In the 2010s came the appeal of providing more dynamic and fast content such as YouTube channels to premier music videos and social media accounts with the purpose of staying relevant and continuing to distribute content to the adolescent/ college age demographic. The YouTube streaming platform is now the main source for audiences to consume music video premiers and relevant content however MTV still runs reality television shows as well as awards shows.

Impact on the music industry
The impact that television music has had on music culture is that it allowed for aesthetic and personal style to the lead in terms of importance over sound in popular music. Before the age of MTV the term “pop” was a means to describe popular music at the given time. However, after music videos started to become more widespread the term “pop music” started to describe musical genre that was accompanied by specific aesthetics through visual art in conjunction to sound. Moreover,  to get a record deal in the time after 1981, when MTV had launched,  sound was not as important as image when it came to creating a novelty act or selling records. An example of this can be seen through Madonna and Michael Jackson who used the platform MTV to create careers that were based on music videos, choreography, and personal style over sonic performance.

The impact of music television on the music industry after the launch of MTV led to addition of specific visual art division within record labels  which had the specific intention of introducing new acts to audiences with a clear image. However this strategy sometimes was ineffective for up and coming artist since most commercial broadcasters wanted to air already established artist. Nevertheless, record companies found a way to overcome this problem by signing exclusivity deals with MTV to guarantee air play both their established artists as well their newer artists.

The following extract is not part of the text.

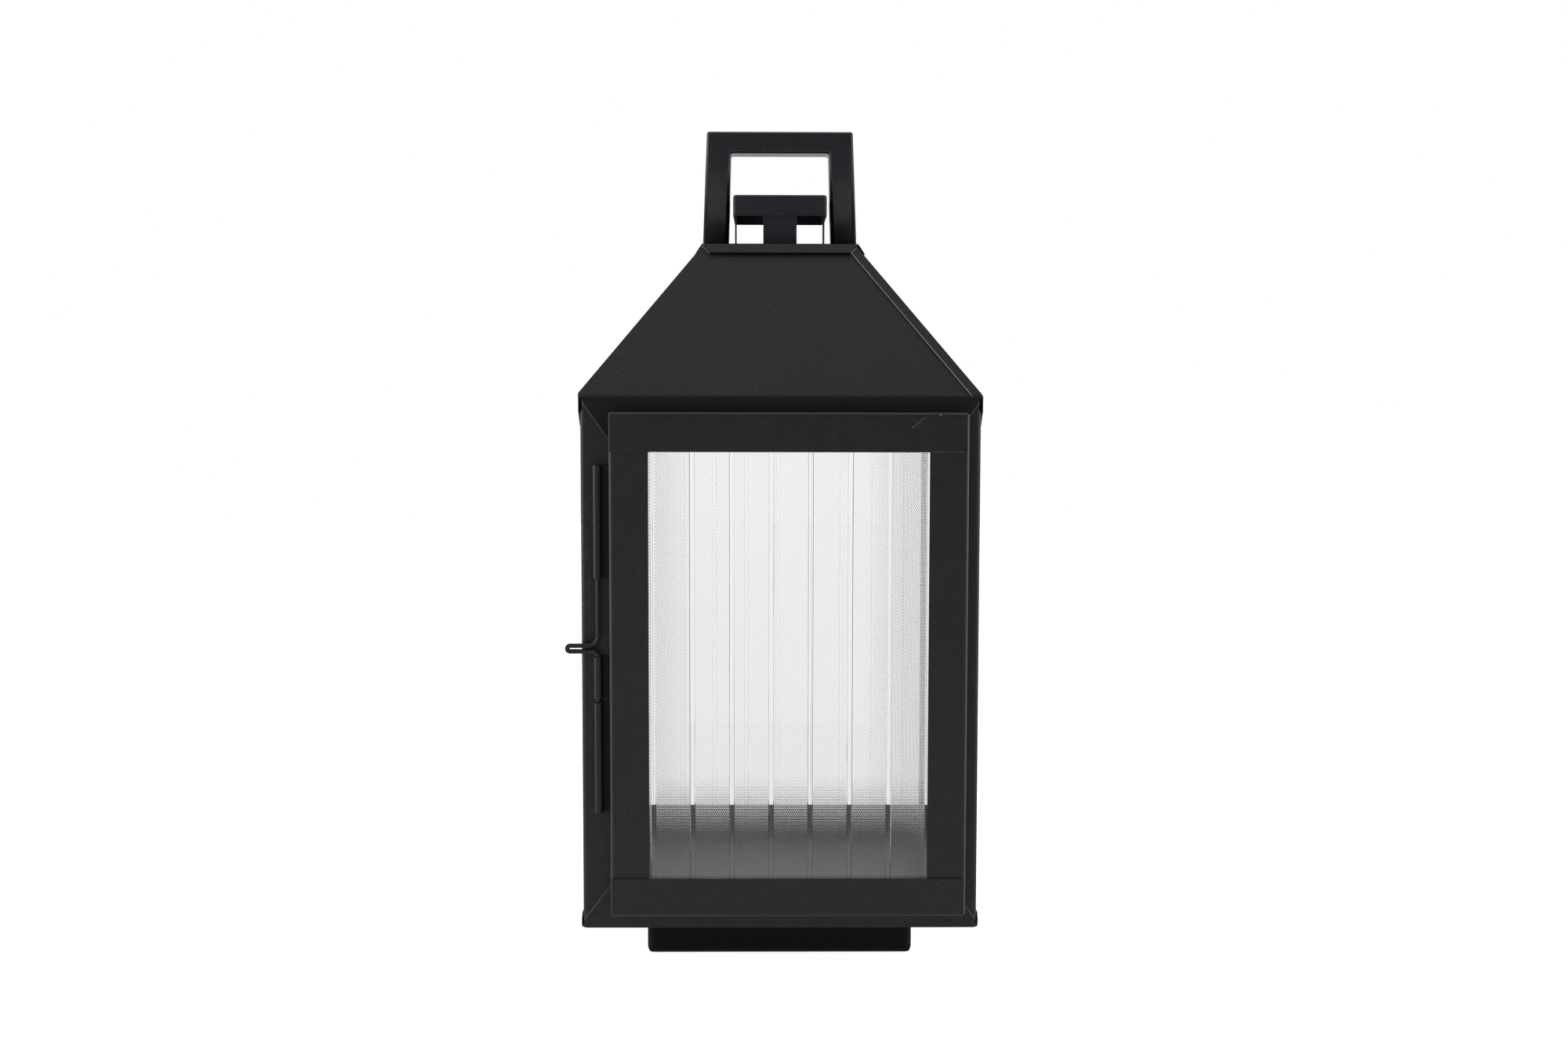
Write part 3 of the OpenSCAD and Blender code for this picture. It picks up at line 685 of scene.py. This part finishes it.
def floor():
    """Near white to the eye, white through the glass, and a dim grey in reflections and bounced light."""
    s = Shader(bpy.data.materials.new("pale_floor"))
    tone = s.noise(s.add("ShaderNodeTexCoord").outputs["Object"], 3, 2.0)
    shade = s.mix_colour(tone, (0.78, 0.78, 0.785, 1), (0.82, 0.82, 0.82, 1))
    paper = s.add("ShaderNodeBsdfDiffuse", {"Color": shade})
    glow = s.add("ShaderNodeEmission", {"Color": WHITE, "Strength": 0.92})
    lit = s.add("ShaderNodeAddShader", {0: paper.outputs[0], 1: glow.outputs[0]})
    grey = s.add("ShaderNodeBsdfDiffuse", {"Color": (0.5, 0.5, 0.5, 1)})
    faint = s.add("ShaderNodeEmission", {"Color": (1, 0.985, 1, 1), "Strength": 0.3})
    dim = s.add("ShaderNodeAddShader", {0: grey.outputs[0], 1: faint.outputs[0]})
    white = s.add("ShaderNodeEmission", {"Color": WHITE, "Strength": 0.93})
    ray = s.add("ShaderNodeLightPath").outputs
    surface = s.add("ShaderNodeMixShader", {0: ray["Is Camera Ray"], 1: dim.outputs[0], 2: lit.outputs[0]})
    through = {0: ray["Is Transmission Ray"], 1: surface.outputs[0], 2: white.outputs[0]}
    surface = s.add("ShaderNodeMixShader", through)

    r = FLOOR_HALF
    obj = new_piece("floor", [(-r, -r, 0), (r, -r, 0), (r, r, 0), (-r, r, 0)], [(0, 1, 2, 3)])
    obj.data.materials.append(s.finish(surface.outputs[0]))


def studio():
    """White to the eye and through the glass. Reflections see a dimmer room with a white wall behind."""
    world = bpy.data.worlds.new("studio")
    bpy.context.scene.world = world
    s = Shader(world, "ShaderNodeOutputWorld")
    x, y, z = s.split(s.add("ShaderNodeTexCoord").outputs["Generated"])
    ramp = s.add("ShaderNodeValToRGB", {"Fac": s.span(y, -1, 1)})
    stops = ramp.color_ramp.elements
    stops[0].position, stops[0].color = 0.0, (0.15, 0.138, 0.165, 1)
    stops[1].position, stops[1].color = 1.0, WHITE
    middle = stops.new(0.45)
    middle.color = (0.42, 0.4, 0.43, 1)
    left_to_right = s.span(x, -1, 1, 1.2, 0.8)
    room = s.add("ShaderNodeBackground", {"Color": ramp.outputs["Color"], "Strength": left_to_right})
    white = s.add("ShaderNodeBackground", {"Color": WHITE})
    ray = s.add("ShaderNodeLightPath").outputs
    seen = s.math("MAXIMUM", ray["Is Camera Ray"], ray["Is Transmission Ray"])
    surface = s.add("ShaderNodeMixShader", {0: seen, 1: room.outputs[0], 2: white.outputs[0]})
    s.finish(surface.outputs[0])


AIM = (0, 0, 0.2)


def softbox(name, place, size, power):
    """A square lamp that faces the lantern's middle."""
    data = bpy.data.lights.new(name, "AREA")
    data.shape = "SQUARE"
    data.size = size
    data.energy = power
    lamp = bpy.data.objects.new(name, data)
    lamp.location = place
    lamp.rotation_euler = (Vector(AIM) - Vector(place)).to_track_quat("-Z", "Y").to_euler()
    lamp.visible_camera = False
    lamp.visible_transmission = False
    bpy.context.scene.collection.objects.link(lamp)


floor()
studio()
softbox("key", (-1.0, -1.5, 1.3), 1.1, 3.0)
softbox("left", (-1.6, -0.1, 0.5), 1.2, 10)
softbox("right", (1.6, -0.1, 0.5), 1.2, 8)
softbox("top", (0.0, 0.0, 1.9), 1.2, 1.5)

bpy.context.scene.view_settings.view_transform = "Standard"
bpy.context.scene.view_settings.look = "None"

Additionally, a key factor in music television's success in the 80s and 90s was the evocative nature of music videos that were specifically targeted towards the teenage audience. The impact that MTV specifically had was that it was a window into popular trends and clothes  unlike in the twenty first century where trends are available through social media.

The extent of the effect of Television music after the late 90s is argumentative. In the golden era of music videos, 1985–1996, fame achieved through television was an integral part of the star-making process for the music industry. However the depletion of television rating going into the twenty first century  as well as the aspect that radio was the more dominant form of broadcast media in terms of longevity dating from the 1920s to the mid-late 1950s show that the effect of television in terms of longevity were scarce 

In the late 90s the expense of creating music video grew from tens of thousands to hundreds of thousands which made them less appealing as an easy market source. Starting in early 2000s YouTube and Myspace started removing the need to pay broadcasters for air time and the music industry had found a free replacement. following the launch of VEVO in 2009 the increase of music videos consumed on internet platform surpassed the expectation of record labels. Another aspect that lead to depletion of the effects of music television is that record companies were cutting video budgets and industry paper and moved most up to date content to digital platforms.

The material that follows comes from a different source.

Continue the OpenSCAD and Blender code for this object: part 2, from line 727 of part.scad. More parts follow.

List of notable influential broadcasts

The Beatles on the Ed Sullivan Show 

On February 9, 1964, The Beatles performed for the first time in the United States, marking the beginning of "Beatlemania" in the United States.

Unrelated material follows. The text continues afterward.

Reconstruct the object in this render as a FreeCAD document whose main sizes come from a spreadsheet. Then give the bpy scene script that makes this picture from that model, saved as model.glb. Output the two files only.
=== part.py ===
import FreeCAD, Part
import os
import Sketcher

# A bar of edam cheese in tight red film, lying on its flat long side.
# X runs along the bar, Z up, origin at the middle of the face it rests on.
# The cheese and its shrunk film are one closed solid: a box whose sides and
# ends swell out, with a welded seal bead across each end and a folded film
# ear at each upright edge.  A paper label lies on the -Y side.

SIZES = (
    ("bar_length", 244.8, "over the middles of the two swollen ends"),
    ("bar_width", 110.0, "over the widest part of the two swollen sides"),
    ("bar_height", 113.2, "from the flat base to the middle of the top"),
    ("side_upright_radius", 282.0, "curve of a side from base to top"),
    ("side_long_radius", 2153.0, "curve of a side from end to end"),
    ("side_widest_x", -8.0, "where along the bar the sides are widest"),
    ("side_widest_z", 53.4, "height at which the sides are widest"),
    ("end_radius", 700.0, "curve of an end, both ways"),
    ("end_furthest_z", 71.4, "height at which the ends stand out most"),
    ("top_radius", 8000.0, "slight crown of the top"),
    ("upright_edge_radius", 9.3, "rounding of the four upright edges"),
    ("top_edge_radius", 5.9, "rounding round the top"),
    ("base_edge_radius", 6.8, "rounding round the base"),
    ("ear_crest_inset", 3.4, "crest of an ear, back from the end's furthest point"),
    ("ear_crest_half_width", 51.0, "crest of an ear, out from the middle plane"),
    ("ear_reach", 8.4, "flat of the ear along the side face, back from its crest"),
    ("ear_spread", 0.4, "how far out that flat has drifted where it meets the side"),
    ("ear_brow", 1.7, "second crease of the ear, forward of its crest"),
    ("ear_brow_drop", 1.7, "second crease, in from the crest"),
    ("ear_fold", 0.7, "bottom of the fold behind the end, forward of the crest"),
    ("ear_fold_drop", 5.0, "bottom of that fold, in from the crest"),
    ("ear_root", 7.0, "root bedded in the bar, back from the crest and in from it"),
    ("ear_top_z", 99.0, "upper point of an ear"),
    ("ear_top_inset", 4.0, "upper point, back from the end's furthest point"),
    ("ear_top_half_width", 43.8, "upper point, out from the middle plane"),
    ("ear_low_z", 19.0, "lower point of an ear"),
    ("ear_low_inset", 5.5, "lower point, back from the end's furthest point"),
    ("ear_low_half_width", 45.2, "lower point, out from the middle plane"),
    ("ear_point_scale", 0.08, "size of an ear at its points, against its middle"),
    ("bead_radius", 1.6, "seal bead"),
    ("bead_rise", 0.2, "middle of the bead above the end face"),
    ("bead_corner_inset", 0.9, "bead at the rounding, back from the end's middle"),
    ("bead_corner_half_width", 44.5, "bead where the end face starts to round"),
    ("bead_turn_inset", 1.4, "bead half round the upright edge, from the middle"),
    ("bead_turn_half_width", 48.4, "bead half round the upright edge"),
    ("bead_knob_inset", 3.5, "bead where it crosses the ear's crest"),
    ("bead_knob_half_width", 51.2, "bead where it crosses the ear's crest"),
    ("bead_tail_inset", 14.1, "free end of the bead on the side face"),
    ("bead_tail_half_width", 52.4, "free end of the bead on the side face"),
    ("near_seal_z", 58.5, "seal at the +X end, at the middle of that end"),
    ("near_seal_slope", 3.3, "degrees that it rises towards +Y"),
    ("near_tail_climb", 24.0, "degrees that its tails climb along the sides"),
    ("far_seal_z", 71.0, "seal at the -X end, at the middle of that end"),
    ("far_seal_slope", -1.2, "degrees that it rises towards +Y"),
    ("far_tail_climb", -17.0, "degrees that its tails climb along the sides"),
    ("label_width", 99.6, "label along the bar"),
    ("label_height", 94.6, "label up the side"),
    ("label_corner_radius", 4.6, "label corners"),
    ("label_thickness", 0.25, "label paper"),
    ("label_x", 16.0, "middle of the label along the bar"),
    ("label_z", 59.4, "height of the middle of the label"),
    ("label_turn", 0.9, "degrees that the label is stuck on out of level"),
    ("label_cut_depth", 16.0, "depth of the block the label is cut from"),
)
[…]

Johnny Cash at Folsom Prison 
On January 13, 1968, Johnny Cash performed at Folsom State Prison in Folsom, CA. Cash was facing backlash from the new personnel at Columbia Records at the time because of  his pill addiction as well as the decline in popularity of country music. However, this performance allowed Cash a second chance at fame post his sobriety, revitalized his career, and ignited his interest in the cause of prison reform.

Elvis Presley: Comeback Special on NBC 

On December 3, 1968, Elvis Presley perform an hour long special on NBC, considering his decreasing popularity, which served as his return to live performance.

Jimi Hendrix: Woodstock Festival 
On August 18, 1969, Jimi Hendrix performed the American National Anthem “Star Spangled Banner” at Woodstock. Immediately after the performance, it was taken out of context by media outlets and considered to be a controversial, unorthodox rendition, and with possible protest of the Vietnam War. However, that did not stop it from becoming one of the most notable recorded broadcasts of all time.
On September 9, 1969, Hendrix later specified he played it because he was “An American” and “thought it was Beautiful” and the performance was not in relation to political protest.

Michael Jackson: Motown 25 
On March 25, 1983, Michael Jackson debuted one of his signature dance moves for the first time, the ‘moonwalk’, while performing his hit song “Billie Jean”. This performance served as a major promotional tool for his album Thriller which later became the bestselling album of all time.

Michael Jackson’s Thriller music video 

On December 2, 1983, the Michael Jackson’s Thriller music video debuted on MTV. The video revolutionized music video production and spawned the “making of” genre of music and film documentary. In 2009, it was the first music video to be inducted into the Library of Congress's National Film Registry.

Madonna: MTV Video Music Awards 
On September 14, 1984, Madonna performed her hit song “Like a Virgin” in a wedding dress and stage set as a wedding cake. This performance solidified Madonna's desire to break conventional female stereotypes on major television networks. This performance opened the door for Britney Spears, Christian Aguilera and many more to provoke audiences through more graphic or racy visuals.

Queen: Live Aid

On July 13, 1985, Queen performed a 22 minutes setlist at Live Aid out of the total 16-hour concert. However, Queen has been singled out by the likes of Dave Grohl, Elton John, and Bob Geldof as being the best performers of the day. The charisma of the band was shown through their lead singer Freddie Mercury who conducted the audience through his performance to ignite passion. Moreover, the reception of the performance in both the UK and North America was singled out as the most memorable of the 16-hour event.  it is the most watched or streamed since the event took place.